Jak dowiedział się DGP, skarga została wysłana po tym, gdy biuro nie odpowiedziało na reklamację wycieczki złożoną już podczas jej trwania na przełomie kwietnia i maja, a potem po powrocie. Odpowiedzi nie było mimo licznych prób kontaktu z biurem, tak telefonicznych, jak i pisemnych, a kiedy przyszła, była odmowna. Klientka, chcąca pozostać anonimowa, twierdzi, że spotkały ją groźby ze strony prawnika touroperatora.
Reklama
Odpowiedź na skargę nie trwała długo. Otrzymaliśmy ją e-mailem 23 maja wraz z wezwaniem do zapłaty. Wcześniej skarga do nas nie wpłynęła.

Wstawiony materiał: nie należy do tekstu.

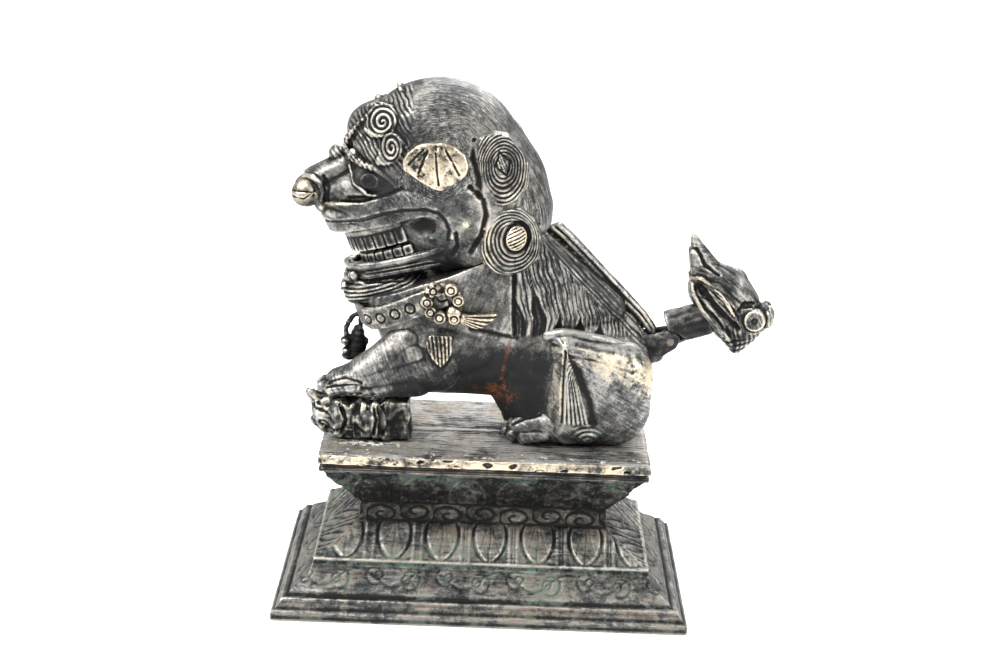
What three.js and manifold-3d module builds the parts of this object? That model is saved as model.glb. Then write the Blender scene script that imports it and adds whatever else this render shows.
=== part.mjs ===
// Guardian lion seated on a tiered lotus plinth, cast bronze, millimetres, +Z up.
// The lion looks towards -X with its left side towards -Y. The figure is made of hollow and
// solid castings that meet at seams, and its tail turns on a cross pin at the rump.
import * as THREE from 'three';
import { ConvexGeometry } from 'three/addons/geometries/ConvexGeometry.js';
import { mergeVertices } from 'three/addons/utils/BufferGeometryUtils.js';
import Module from 'manifold-3d';

const wasm = await Module();
wasm.setup();

// ---------------------------------------------------------------- driving dimensions
const seam = 0.3; // clearance wherever two pieces meet
const wall = 3; // wall of the hollow head and body castings
const plinthLength = 135; // foot, along X
const plinthWidth = 87.2; // foot, along Y
const plinthSideWall = 5; // plinth wall, measured level
const plinthTopPlate = 3;
const slabThickness = 5;
const slabGroove = 0.9; // how deep the joint line under the slab is cut back
const screwRadius = 2;
const screwHeadRadius = 3.6;
const screwHeadHeight = 2.4;
const screwBite = 8; // screw length inside the figure
const washerRadius = 5;
const washerThickness = 1;
const neckTilt = 23; // degrees, seam between head and body, rising towards the back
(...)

Klientka kontaktowała się tylko telefonicznie, zgłaszając uwagi do realizacji programu, który uległ zmianie, oczekując w zamian świadczenia zastępczego, co zostało przez nas spełnione. Poza tym 27 maja odpowiedzieliśmy, że poruszone w pisemnej skardze problemy wymagają szczegółowego wyjaśnienia i odpowiedź zostanie przesłana w ciągu 30 dni. Nasz prawnik wysłał ją 25 czerwca, przekraczając nieznacznie deklarowany termin – informuje Paweł Koterbicki, kierownik Centrum Obsługi Klienta Itaki, dodając, że termin 30 dni podany w warunkach umowy jest instrukcyjnym, a obowiązujące przepisy nie nakładają na organizatora obowiązku odpowiedzi w tym terminie, podobnie jak klient nie ma wyznaczonego sztywnego terminu na złożenie reklamacji.
Zaznaczam, że skoro klientka nie jest zadowolona ze sposobu rozpatrzenia jej skargi, to jesteśmy otwarci na dalsze rozmowy i merytoryczną dyskusję, jak to zwyczajowo ma miejsce w takich sytuacjach, ponieważ zależy nam na polubownym zakończeniu sporu - dodaje Koterbicki.

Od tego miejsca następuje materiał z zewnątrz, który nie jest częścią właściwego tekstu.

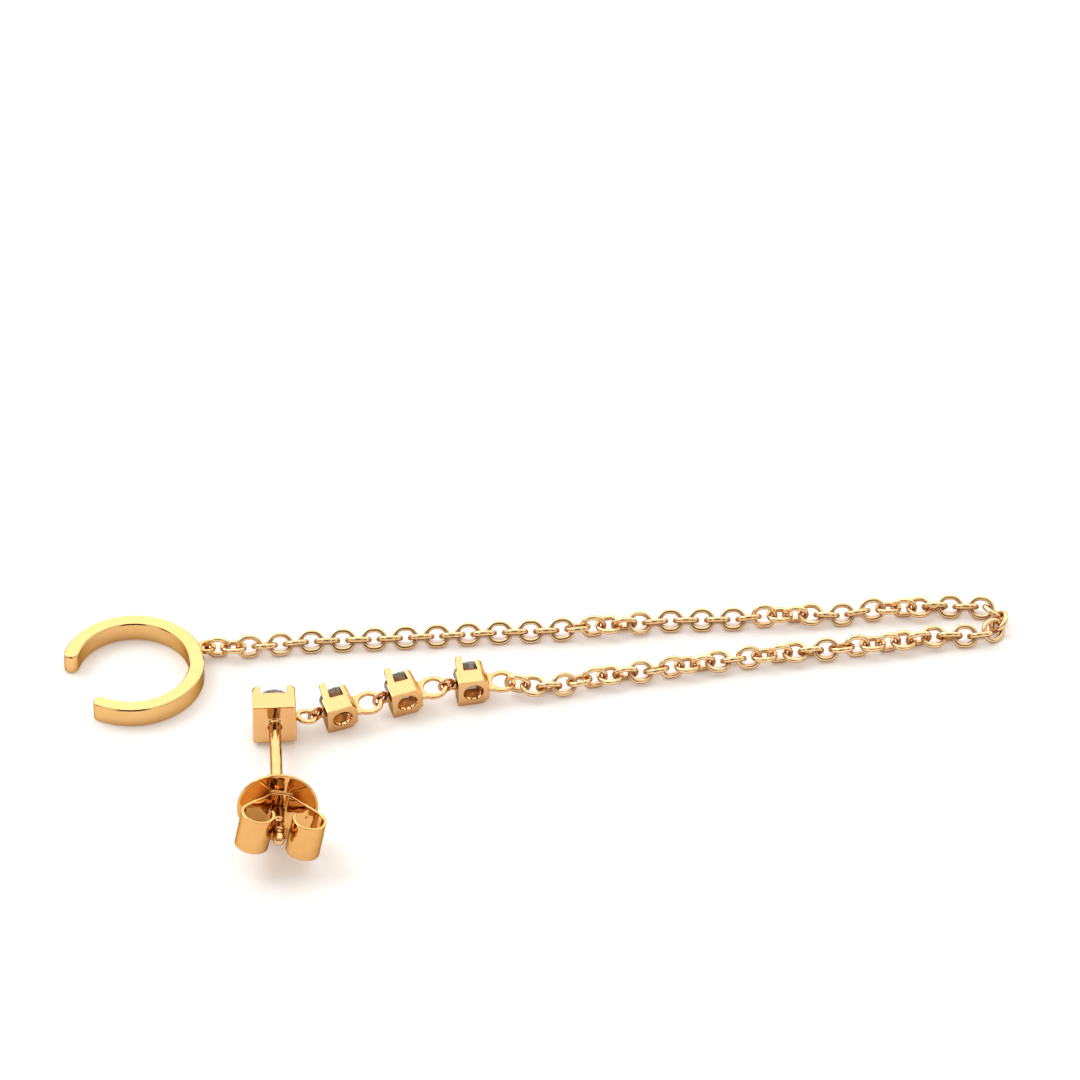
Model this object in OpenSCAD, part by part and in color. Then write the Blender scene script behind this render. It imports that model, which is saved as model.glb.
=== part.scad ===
// Ear chain earring: an open ear cuff joined by a long cable chain to a stud with
// three small stone-set drops in a row and a butterfly clutch on its post.
// It lies on its side on a surface at z = 0, in millimetres, with +Z up.

/* [Ear cuff] */
// Inner diameter of the open band
cuff_inner_d = 7.4; // [6.5:0.1:9]
// Radial thickness of the band
cuff_wall = 0.95; // [0.7:0.05:1.4]
// Width of the band along the cuff's axis, which stands up from the surface
cuff_band = 1.4; // [1.2:0.1:2.5]
// Opening between the tips of the two rounded ends, as an angle at the centre
cuff_opening = 62; // [40:1:90]
// Bevel along every edge of the band
cuff_bevel = 0.08; // [0.04:0.01:0.15]

/* [Stud] */
// Width of the square stud setting
stud_w = 2.8; // [2.5:0.05:3.2]
// Height of the stud's long walls above its closed base
stud_wall_h = 1.65; // [1.6:0.05:2]
// Reach of the stud's corner prongs from its base
stud_prong_h = 2.45; // [2.4:0.05:2.8]
// Diameter of the stud's round stone
stud_stone_d = 2.5; // [2.2:0.05:2.6]
// Thickness of the stud's base plate
stud_plate = 0.4; // [0.3:0.05:0.6]
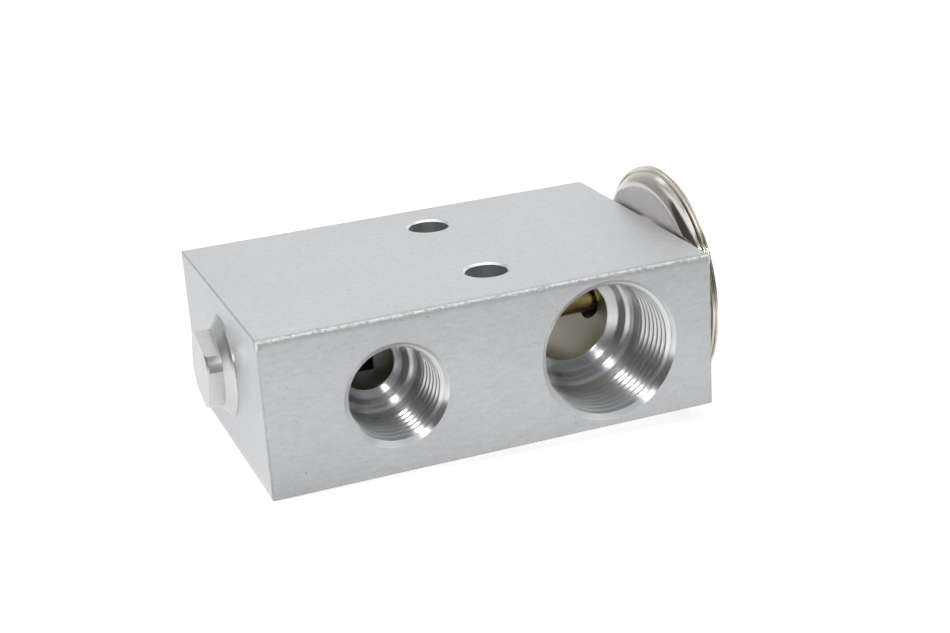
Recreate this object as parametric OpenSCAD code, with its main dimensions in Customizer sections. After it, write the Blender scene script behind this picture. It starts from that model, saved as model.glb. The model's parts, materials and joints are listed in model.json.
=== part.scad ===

Anna Ulman, rzecznik prasowy MSiT, potwierdza, że skargi do resortu od osób indywidualnych nie są częstą praktyką. Potwierdza, że resort sprawą się zajął, przekazując ją do wyjaśnienia właściwym organom. Chodzi przede wszystkim o Urząd Ochrony Konkurencji i Konsumentów, Ministerstwo Finansów oraz Urząd Ochrony Danych Osobowych. Ponadto w wyjaśnieniu ewentualnych nieprawidłowości ma pomóc Urząd Marszałkowski Województwa Opolskiego, będący organem rejestrowym i sprawujący bezpośredni nadzór nad Itaką. Będziemy na bieżąco monitorować działania urzędów i oczekiwać na informacje o sposobie zajęcia się przez nie sprawą – informuje biuro prasowe MSiT.
Zdaniem kierownictwa Itaki zarzuty są absurdalne. Jesteśmy zbyt dużą i doświadczoną firmą, by funkcjonować na rynku, łamiąc przepisy. Nie stać nas na to, by pozyskiwać klientów na jeden raz, a taka działalność do tego by się sprowadzała. Poza tym jesteśmy cały czas poddawani kontrolom. W związku z tym wszelkie nieprawidłowości zostałoby ujawnione wcześniej - tłumaczy Piotr Henicz, wiceprezes Itaki, i dodaje, że stosowane przez biuro wzorce umów zostały przygotowane we współpracy z Polską Izbą Turystyki. Oczywiście nie jest tak, że nie popełniamy błędów. Dlatego i nam zależy, by doszło do wyjaśnienia tej sytuacji - podkreśla Piotr Henicz.